The opening of the Harvey Fierstein Theatre Lab cements the Library’s growing activity as an arts and theater education space. In addition to workshops, class visits, seminars, and educational conferences, the Library has hosted the Across a Crowded Room program since 2014, a free networking community where bookwriters, lyricists, composers, and performers can meet, collaborate, and create a new, short musical theater piece that they perform at the Library. The new Fierstein Theater Lab at the Library solidifies our commitment to continuing arts education, and fostering new generations of artists who can grow with a direct connection to the archives of their predecessors.
“Access—to books, to performing arts history and archives, to space to make and create—underlines everything we do at the Library for the Performing Arts. This new, first of its kind theater incubator and arts education space takes our efforts to make performing arts accessible to more emerging and established artists of all types to a new level. I’m so grateful to Harvey and Ron Fierstein for making this dream a reality,” said Roberta Pereira, Barbara G. and Lawrence A. Fleischman Executive Director of the Library for the Performing Arts.

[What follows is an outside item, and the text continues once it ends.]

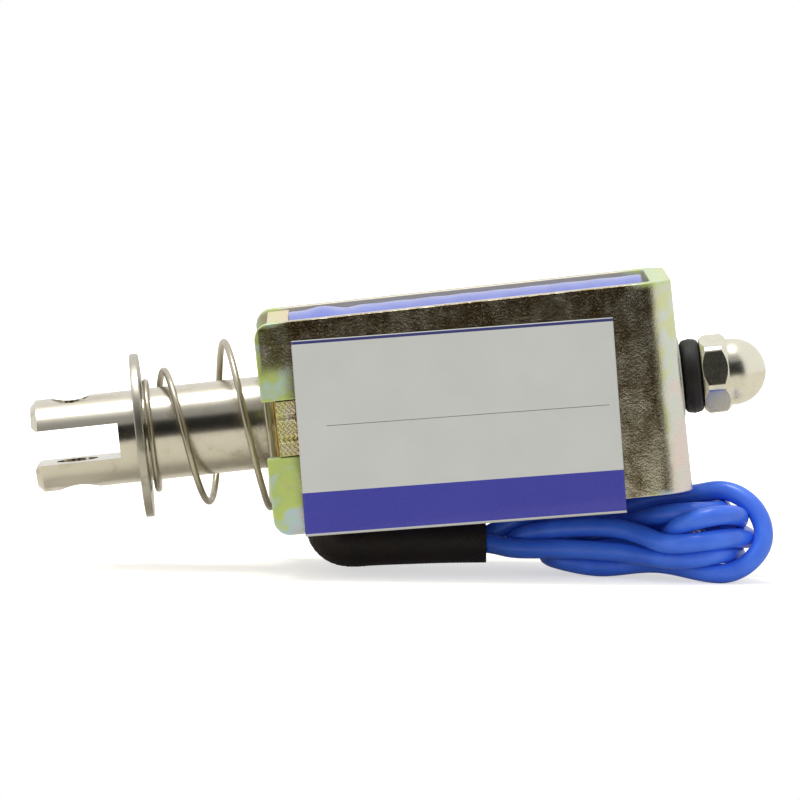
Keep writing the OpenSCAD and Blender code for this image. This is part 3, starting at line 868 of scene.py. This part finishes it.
spring_line = path_curve("spring_line", [[spring_spot(d) for d in SPRING_DEGREES]])
return_coil = grow(
    spring_line, sweep_tree, "return_coil",
    Radius=SPRING_WIRE / 2 * MM, Sides=16.0, Finish=metal["spring_steel"],
)
dress(return_coil, metal["spring_steel"], "spring_steel", FRAME_BODY, "return_spring")
place(PLATE_FACE, 0, 0)
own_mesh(return_coil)
print("spring faces:", len(return_coil.data.polygons))

# %% [markdown]
# ## Stripped ends
#
# The leads end bare. About four millimetres of insulation is off, and the seven strands
# are twisted together and tinned. Six helices round a straight one make the twist.

# %% Stripped ends of the leads
STRAND_R, TWIST_PITCH, STRIPPED_L = 0.17, 5.0, 4.0
TWIST_R, TUCKED_L, STRAND_POINTS = 2.05 * STRAND_R, 0.5, 24


def strands(tip, heading):
    """Seven lines that leave tip along heading: one straight, six twisted round it."""
    heading = np.array(heading) / np.linalg.norm(heading)
    side = np.cross(heading, (0, 0, 1))
    side /= np.linalg.norm(side)
    other = np.cross(heading, side)
    along = np.linspace(-TUCKED_L, STRIPPED_L, STRAND_POINTS)
    lines = [[tip + heading * t for t in along]]
    for k in range(6):
        turn = 2 * math.pi * (k / 6 + along / TWIST_PITCH)
        lines.append(
            [
                tip + heading * t + TWIST_R * (math.cos(a) * side + math.sin(a) * other)
                for t, a in zip(along, turn)
            ]
        )
    return lines


stripped = []
for letter, path in zip("ab", lead_paths):
    line = path_curve(f"strands_{letter}", strands(path[-1], path[-1] - path[-4]))
    end = grow(
        line, sweep_tree, f"stripped_end_{letter}",
        Radius=STRAND_R * MM, Sides=10.0, Finish=metal["solder"],
    )
    stripped.append(dress(end, metal["solder"], "solder", FRAME_BODY))
print("stripped ends:", len(stripped))

# %% [markdown]
# ## The varnished sleeve
#
# Both splices hide in a braided sleeve that has been dipped in dark varnish. A braid is
# two sets of yarns that wind in opposite directions and cross over and under. Here the
# tree keeps, for each point of a swept tube, how far along the path and how far round
# the tube it is. Two sums of those shares give the two sets of yarns, and the larger
# one lifts the surface.

# %% The braid tree
braid_tree, g, entry = new_tree(
    "braid_along_a_curve", ["Radius", "Relief", "Yarns", "Turns"]
)


def captured(geometry, name):
    """A curve whose points remember their share of the way along it."""
    share = g.node("GeometryNodeSplineParameter").out("Factor")
    return g.node(
        "GeometryNodeCaptureAttribute",
        {"captures": [name]},
        {"Geometry": geometry, 1: share},
    )


SLEEVE_SIDES, SLEEVE_RINGS, CROSSING = 96, 150, 0.35
fine_path = g.node(
    "GeometryNodeResampleCurve",
    None,
    {"Curve": entry.out("Geometry"), "Count": SLEEVE_RINGS},
)
path_share = captured(fine_path, "along")
circle = g.node(
    "GeometryNodeCurvePrimitiveCircle",
    None,
    {"Resolution": SLEEVE_SIDES, "Radius": entry.out("Radius")},
)
ring_share = captured(circle, "round")
tube = g.node(
    "GeometryNodeCurveToMesh", None, {"Curve": path_share, "Profile Curve": ring_share}
)
around = ring_share.out(1) * entry.out("Yarns") * math.pi
wound = path_share.out(1) * entry.out("Turns") * math.pi
one_way = (around + wound).sine()
other_way = (around - wound).sine()
over = one_way * other_way * CROSSING
yarns = (one_way.size() + over).larger(other_way.size() - over)
lift = g.node(
    "ShaderNodeVectorMath",
    {"operation": "SCALE"},
    {0: g.node("GeometryNodeInputNormal"), "Scale": yarns * entry.out("Relief")},
)
woven = g.node("GeometryNodeSetPosition", None, {"Geometry": tube, "Offset": lift})
end_tree(g, entry, woven)
print("tree:", braid_tree.name, len(braid_tree.nodes), "nodes")


# %% Sleeve
def face_outwards(piece):
    """Turns the piece's faces outwards."""
    shape = bmesh.new()
    shape.from_mesh(piece.data)
    bmesh.ops.recalc_face_normals(shape, faces=shape.faces)
    shape.to_mesh(piece.data)
    shape.free()


def thicken(piece, wall):
    """Gives an open surface a wall on its inner side, closed at its edges."""
    solid = piece.modifiers.new("wall", "SOLIDIFY")
    solid.thickness = wall * MM
    solid.offset = -1
    return as_mesh(piece, piece.name + "_wall")


SLEEVE_ROUTE = [
    (5.1, 0, -10.9), (5.3, 0, -11.65), (5.85, 0, -12.3), (6.6, 0, -12.65),
    (7.6, 0, -12.8), (9, 0, -12.85), (12, 0, -13.05), (16, 0, -13.35),
    (20.2, 0, -13.75),
]
SLEEVE_R, SLEEVE_RELIEF, SLEEVE_WALL = 2.25, 0.08, 0.2
sleeve_line = path_curve("sleeve_line", [smooth_route(SLEEVE_ROUTE)])
sleeve = grow(
    sleeve_line, braid_tree, "braided_sleeve_skin",
    Radius=(SLEEVE_R - SLEEVE_RELIEF) * MM, Relief=SLEEVE_RELIEF * MM,
    Yarns=22.0, Turns=26.0, Finish=plastic["sleeve_dark"],
)
face_outwards(sleeve)
sleeve = thicken(sleeve, SLEEVE_WALL)
sleeve.name = "braided_sleeve"
dress(sleeve, plastic["sleeve_dark"], "sleeve_dark", FRAME_BODY, "lead_sleeve")
print("sleeve faces:", len(sleeve.data.polygons))

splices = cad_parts["lead_splices"]
for letter, lead, path, end in zip("ab", leads, lead_paths, stripped):
    place(*path[0])
    [end] + ([sleeve, splices] if letter == "a" else [])

# %% [markdown]
# ## Rounding the edges
#
# Sheared, turned and rolled metal has no perfectly sharp edge, and the thin bright line
# along an edge is much of what makes metal look real. A CAD node is a shell of loose
# triangles, so each piece is a copy with its doubles merged and its flat faces made
# whole, and then a Bevel rounds the edges. Weighted normals keep the flat faces flat.


# %% Eased copies
MERGE_GAP, FLAT_DEG, EDGE_DEG, BEVEL_SEGMENTS = 0.001, 0.6, 28, 2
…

Designed by Rockwell Group and the LAB at Rockwell Group, the 770-square-foot fully
integrated environment features embedded tools and technology called the “Play Wall,” a state-of-the-art digitally integrated storage wall that includes modular acting blocks, mobile work surfaces, a projection screen and high-tech design visualization equipment. Highlighting the Library’s resources, the Theatre on Film and Tape Archive’s thousands of Broadway and Off-Broadway recordings of theater productions from the 1970s to today will be available within the Theatre Lab, providing artists and educators with the ability not only to read the words of playwrights who have come before, as well as interact with video and archival content in creative ways.
“The Harvey Fierstein Theatre Lab is a small but mighty space. When we started dreaming about what it could be, we knew we needed to create a super flexible space—but then amp up its dynamism and playfulness with all those Harvey hallmarks that make his work so special. It’s been a real honor to work on this project, and I’m excited to think of the new artists that will grow and enrich their practice from this space,” said David Rockwell, Founder and President, Rockwell Group.
“Over the past decade, the Billy Rose Theatre Division has been building programming to make the Library for the Performing Arts more open and welcoming to practicing and emerging theater artists. This new innovative space will cement these initiatives and give these artists a place to experiment and create in the heart of Lincoln Center,” said Doug Reside, Lewis and Dorothy Cullman Curator of the Billy Rose Theatre Division.
About The New York Public Library for the Performing Arts
The New York Public Library for the Performing Arts is dedicated to enhancing access to its rich archives of dance, theater, music, and recorded sound—to amplify all voices and support the creative process. As one of The New York Public Library’s renowned research centers—and one of the world’s largest collections solely focused on the performing arts—the Library’s materials are available free of charge, along with a wide range of special programs, including exhibitions, seminars, film screenings and performances. The collection at the Library for the Performing Arts includes upwards of eight million items, notable for their extraordinary range and diversity—from 11th-century music, to 20th-century manuscripts, to contemporary hip-hop dance.